Hörspielbearbeitung: Helmut Peschina
Sprecher: Felix von Manteuffel, Peter Simonischek, Libgart Schwarz, Wolfgang Michael, Robert Meyer, Wolfgang Böck u. a.
Regie: Robert Matejka
Produktion: Norddeutscher Rundfunk/Bayerischer Rundfunk 2002
Spielzeit: ca.173 min
ISBN 3-89940-070-4
der hörverlag 2002
Elias Canettis "Blendung" hat wie jedes berühmte Buch viele Zugänge. Die einen lesen es als packenden Gesellschaftsroman von der Unversöhnlichkeit des Kleinbürgertums mit dem humanistischen Bildungsbürgertum, die anderen als sprachkritisches Meisterwerk, das den destruktiven Mechanismus phrasenhafter Kommunikation enthüllt.
Überwiegt der erste Rezeptionsstrang, stößt man rasch auf das Mechanische, fast Groschenromanhafte der Erzählung: da erfüllt sich eine unterdurchschnittlich intelligente, hässliche Frau von fünfzig Jahren (Therese Krumbholz) den Lebenstraum, sich mit einem wohlhabenden Mann zu verheiraten, als ein weltfremder Wissenschaftler ihr auf den Leim geht. Oder: Ein Wissenschaftler (Peter Kien), der völlig zurückgezogen lebt, wird von einem wahren Weibsteufel dazu gebracht, sie zu heiraten und dadurch in seiner ganzen Existenz vernichtet. Dass am Ende als rettender Deus ex Machina des Protagonisten Bruder Georges Kien auftaucht, der im ganzen vorherigen Text nie eine Rolle gespielt hat und der die bestialischen Kleinbürger um seinen Bruder verscheucht, passt dazu. (Freilich verhindert der Bruder das böse Ende nur vermeintlich, die Bibliothek geht samt Inhaber gleichnishaft in Anspielung auf den Brand der Biblothek von Alexandria und die Bücherverbrennung der Nationalsozialisten im Feuer auf.

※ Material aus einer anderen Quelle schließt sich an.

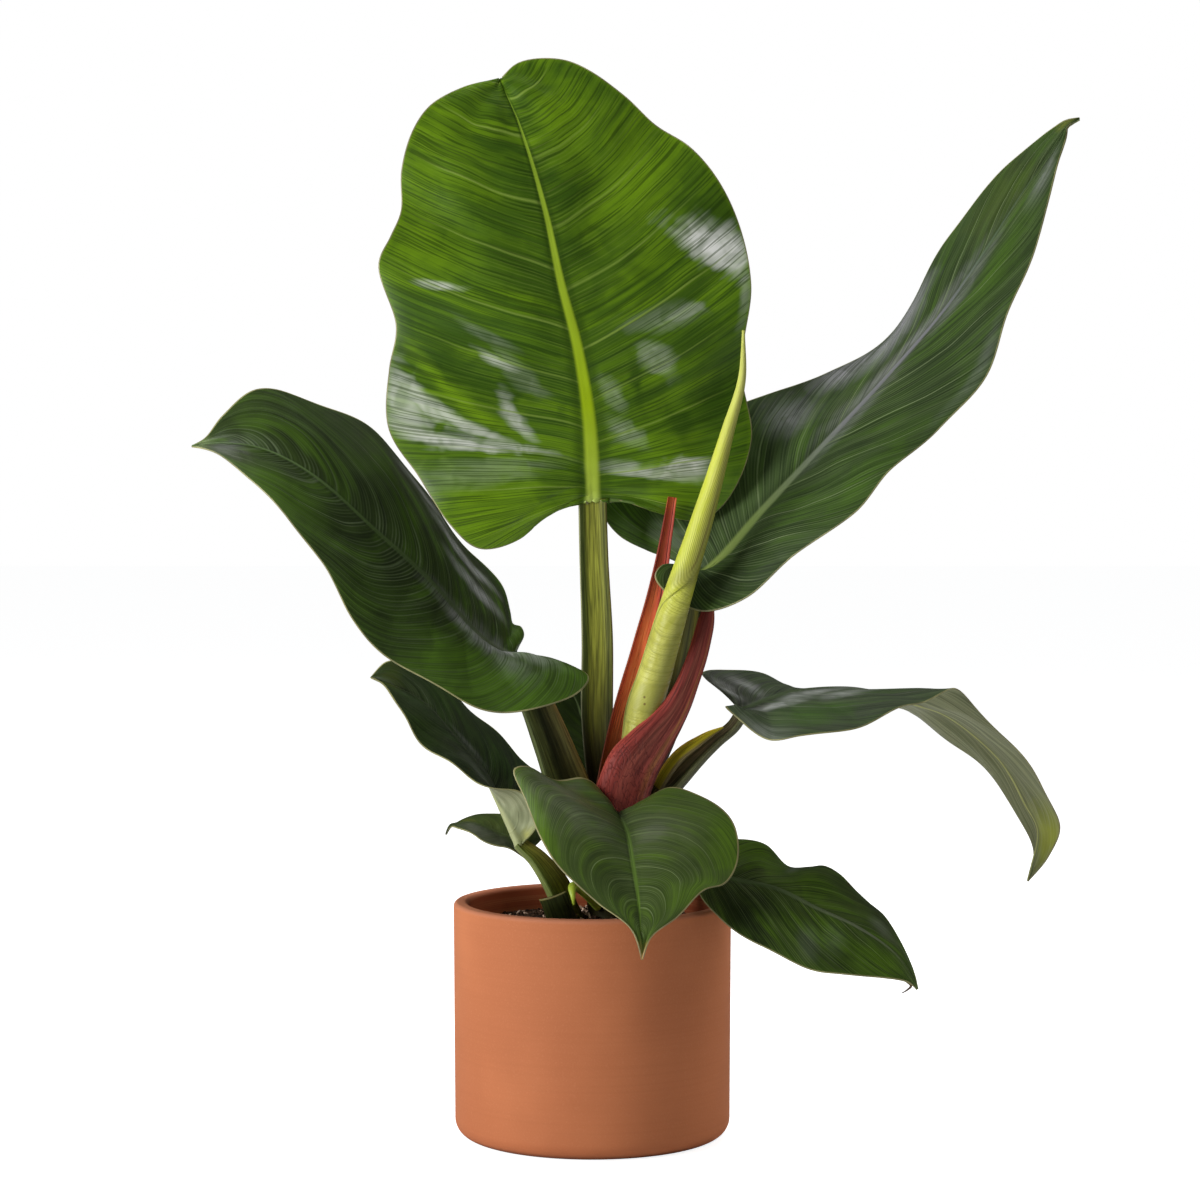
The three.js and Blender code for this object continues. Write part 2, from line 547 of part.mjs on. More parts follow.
function boxesMeet(a, b) {
  return [0, 1, 2].every((axis) => a.min[axis] < b.max[axis] && b.min[axis] < a.max[axis]);
}

// Pieces in order of rank: each is cut back to stand clear of the ones before it
function pieces() {
  const list = [
    { name: "pot", colour: 0xb5633d, build: potGeometry },
    { name: "stem", colour: 0x6b6a30, build: stemGeometry },
  ];
  for (const leaf of LEAVES) {
    const build = (grow) => bladeGeometry(leaf, grow);
    list.push({ name: `${leaf.name}_blade`, colour: leaf.colour, build });
  }
  list.push({ name: "rolled_new_leaf", colour: 0xb5c25a, build: spearGeometry });
  for (const leaf of LEAVES) {
    const build = (grow) => stalkGeometry(leaf.stalk, grow);
    list.push({ name: `${leaf.name}_stalk`, colour: STALK_COLOUR, build });
  }
  list.push(
    { name: "front_sheath", colour: 0x6e2a2c, build: (grow) => troughGeometry(FRONT_SHEATH, grow) },
    { name: "back_sheath", colour: 0x9c3d22, build: (grow) => troughGeometry(BACK_SHEATH, grow) },
    { name: "old_sheath_stub", colour: 0x3c4420, build: (grow) => troughGeometry(STUB, grow) },
    { name: "sprout", colour: 0xa9bf3c, build: sproutGeometry },
    { name: "soil", colour: 0x2a1d16, build: soilGeometry },
  );
  return list;
}

const SMOOTH = { roughness: 0.4, metalness: 0 };
const MATTE = { roughness: 0.85, metalness: 0 };
const MATTE_PIECES = ["pot", "soil"];

const plant = new THREE.Group();
const earlier = [];
for (const piece of pieces()) {
  let solid = toManifold(piece.build(0));
  for (const other of earlier) {
    if (boxesMeet(solid.boundingBox(), other.boundingBox())) solid = solid.subtract(other);
  }
  solid = largestBody(solid);
  if (!MATTE_PIECES.includes(piece.name)) earlier.push(toManifold(piece.build(GAP)).add(solid));
  const finish = MATTE_PIECES.includes(piece.name) ? MATTE : SMOOTH;
  const material = new THREE.MeshStandardMaterial({ color: piece.colour, ...finish });
  const mesh = new THREE.Mesh(fromManifold(solid), material);
  mesh.name = piece.name;
  plant.add(mesh);
}

export default plant;
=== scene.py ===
"""The looks of a potted imperial green philodendron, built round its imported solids.

Tables of places are in millimetres, in the same frame as the solids; meshes are in metres.
"""
import math

import bpy
import numpy as np
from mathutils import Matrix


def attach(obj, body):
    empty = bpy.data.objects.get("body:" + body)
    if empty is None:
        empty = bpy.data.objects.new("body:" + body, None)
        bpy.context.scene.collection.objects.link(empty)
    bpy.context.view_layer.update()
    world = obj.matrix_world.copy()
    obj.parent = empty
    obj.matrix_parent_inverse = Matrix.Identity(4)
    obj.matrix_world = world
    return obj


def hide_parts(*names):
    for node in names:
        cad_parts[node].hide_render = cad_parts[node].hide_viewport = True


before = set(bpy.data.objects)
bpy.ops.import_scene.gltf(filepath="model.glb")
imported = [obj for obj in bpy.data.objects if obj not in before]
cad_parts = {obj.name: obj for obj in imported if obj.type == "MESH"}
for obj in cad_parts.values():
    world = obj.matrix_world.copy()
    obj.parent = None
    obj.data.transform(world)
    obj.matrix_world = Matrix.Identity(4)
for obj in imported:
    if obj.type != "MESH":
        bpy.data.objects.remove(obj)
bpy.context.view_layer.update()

MM = 0.001
QUARTER = math.pi / 2

# The camera of the photograph: metres, degrees, and millimetres of lens on a 36 mm frame
CAMERA_PLACE = (0.00466, -2.0, 0.427)
CAMERA_PITCH_DOWN = 2.82
CAMERA_LENS = 98.4

# Pot
POT_RADIUS = 85
POT_FOOT_RADIUS = 84.3
POT_HEIGHT = 144
POT_WALL = 9
POT_FLOOR = 10
POT_LIP_ROUND = 2.6
POT_FOOT_ROUND = 11
POT_BASE_RING = 40
POT_SIDES = 160

# Soil
SOIL_TOP = 129
SOIL_MOUND = 7
SOIL_MOUND_SPREAD = 1100
SOIL_LUMPS = 1.6
SOIL_FINE_LUMPS = 0.7
SOIL_GAP = 0.1
SOIL_LIFT = 0.3
SOIL_RINGS = 90
SOIL_SIDES = 220

# Crumbs and slivers: the rings and sides of the patch they lie on, its radii, their largest turns and shapes
STREWN_GRID = (24, 96)
STREWN_RADII = (6, 73)
STREWN_TURN = (0.9, 0.9, 2 * math.pi)
STREWN_SHAPES = {"lump": (1.0, 0.8, 0.65), "sliver": (3.6, 0.5, 0.35)}

# Stem
STEM_X = 11
STEM_RADIUS = 14
STEM_FOOT = 96
STEM_TOP = 204
STEM_SHOULDER = 190
STEM_SIDES = 48

# Blades
BLADE_HALF = 0.6
EDGE_HALF = 0.3
EDGE_THINNING = 6
RIB_ABOVE = 1.0
RIB_BELOW = 2.6
RIB_END_WIDTH = 1.6
FIRST_ROW = 0.022
LAST_ROW = 0.996
ROW_CROWDING = 1.25
VEIN_SWEEP = 0.3
RIB_COLUMNS = 5
MARGIN_WIDTH = 0.65
SWELL_SIZES = (1.0, 0.7, 0.45)
FIRST_SEED = 11
UPPER, UNDER, MARGIN = range(3)

# Stalks and sheaths
STALK_RINGS = 70
STALK_SIDES = 60
SHEATH_WALL = 1.5

# Studio. A light has its place and size in metres, its power in watts, and whether gloss mirrors it
WHITE = (1.0, 1.0, 1.0, 1.0)
SKY_TONE = (0.97, 0.985, 1.0, 1.0)
FLOOR_TONE = (0.8, 0.8, 0.8, 1.0)
FLOOR_CORNERS = [[-6000, -4000, 0], [6000, -4000, 0], [6000, 9000, 0], [-6000, 9000, 0]]
FLOOR_GLOW = 0.86
WORLD_LIGHT = 0.16
WORLD_MIRRORED = 0.05
LIGHT_TARGET = (0.0, 0.0, 0.36)
LIGHTS = {
    "key_light": ((-1.85, -1.2, 0.95), (1.0, 1.5), 46.0, True),
    "rim_light": ((1.9, 0.5, 0.8), (0.5, 1.4), 9.0, False),
    "top_light": ((0.2, 0.9, 1.9), (1.4, 0.8), 22.0, False),
}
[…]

Canetti war von den Vorlesungen Karl Kraus' fasziniert und gefangen genommen. Kraus verstand es, wie später Qualtinger, sich als Vorleser verschiedenen Rollen sprachlich stark zu assimilieren. Canettis dramatisches Konzept der "akustischen Maske" war das Ergebnis einer befreienden Auseinandersetzung. In der "akustischen Maske" fällt das Kontextuelle, Pragmatische der Sprechsituation weg, Sprache wird auf ihren Inhalt reduziert und wörtlich genommen. Erkennt der Eine in einer kommunikativen Situation die Phrase nicht als Verschleierung von Interessen und nimmt sie wörtlich, kommt der Andere bei ihm seinem Ziel zu manipulieren. näher.
Die Hörbuchfassung der "Blendung" in der Bearbeitung von Helmut Peschina reduziert den Text auf wesentliche Dialoge, Erzähltexte werden - sehr schön - von Peter Simonischek vorgetragen. Dies ist ein Kunstgriff, der dem Buch nicht entspricht, da von Canetti konsequent in Figurenperspektiven erzählt wird, die nur wenige Male von einer erzählenden Instanz fast unmerklich transzendiert werden. Es ist mehr das "Dolle" der Geschichte, das in der Hörspielfassung herausgearbeitet wird, denn das Abgründige der Kommunikation. Auch wenn der Beitext sich auf die österreichische sprachkritische Tradition beruft, für mich wurde dies in der Umsetzung nicht hörbar.
Dennoch lohnt es, sich für den Genuss dieser "Blendung" einige Stunden Zeit zu nehmen: An Sprechern wurde eine Elite des deutschsprachigen Schauspiels aufgeboten. Felix von Manteuffel spricht Kien, Libgart Schwarz bringt das Kunststück zustande, die primitive Sprache der Therese mit einer schönen Zunge auszustatten, sehr glaubhaft gibt Wolfgang Böck den Hausbesorger Benedikt Pfaff; auch die kleineren Rollen sind mit Wolfgang Michael (Georg Kien), Robert Meyer (Fischerle), Peter Matic (Kommandant), Fritz Karl (Verkäufer), Hermann Schmid (Blinder), Karl Ferdinand Kratzl (Hausierer), Johanna Tomek (Frau Fischerle), Karl Menrad (Chef), Brigitte Swoboda (Fischerin), Peter Strauß (Kanalräumer), Alexander Bernard, Radovan Grahovac, Volker Schmidt, Leslie Malton, Valentin Scholz prominent besetzt. Die Interaktion dieser hervorragenden Sprecher, nicht die Regie, macht auch das Besondere dieses Hörbuchs aus.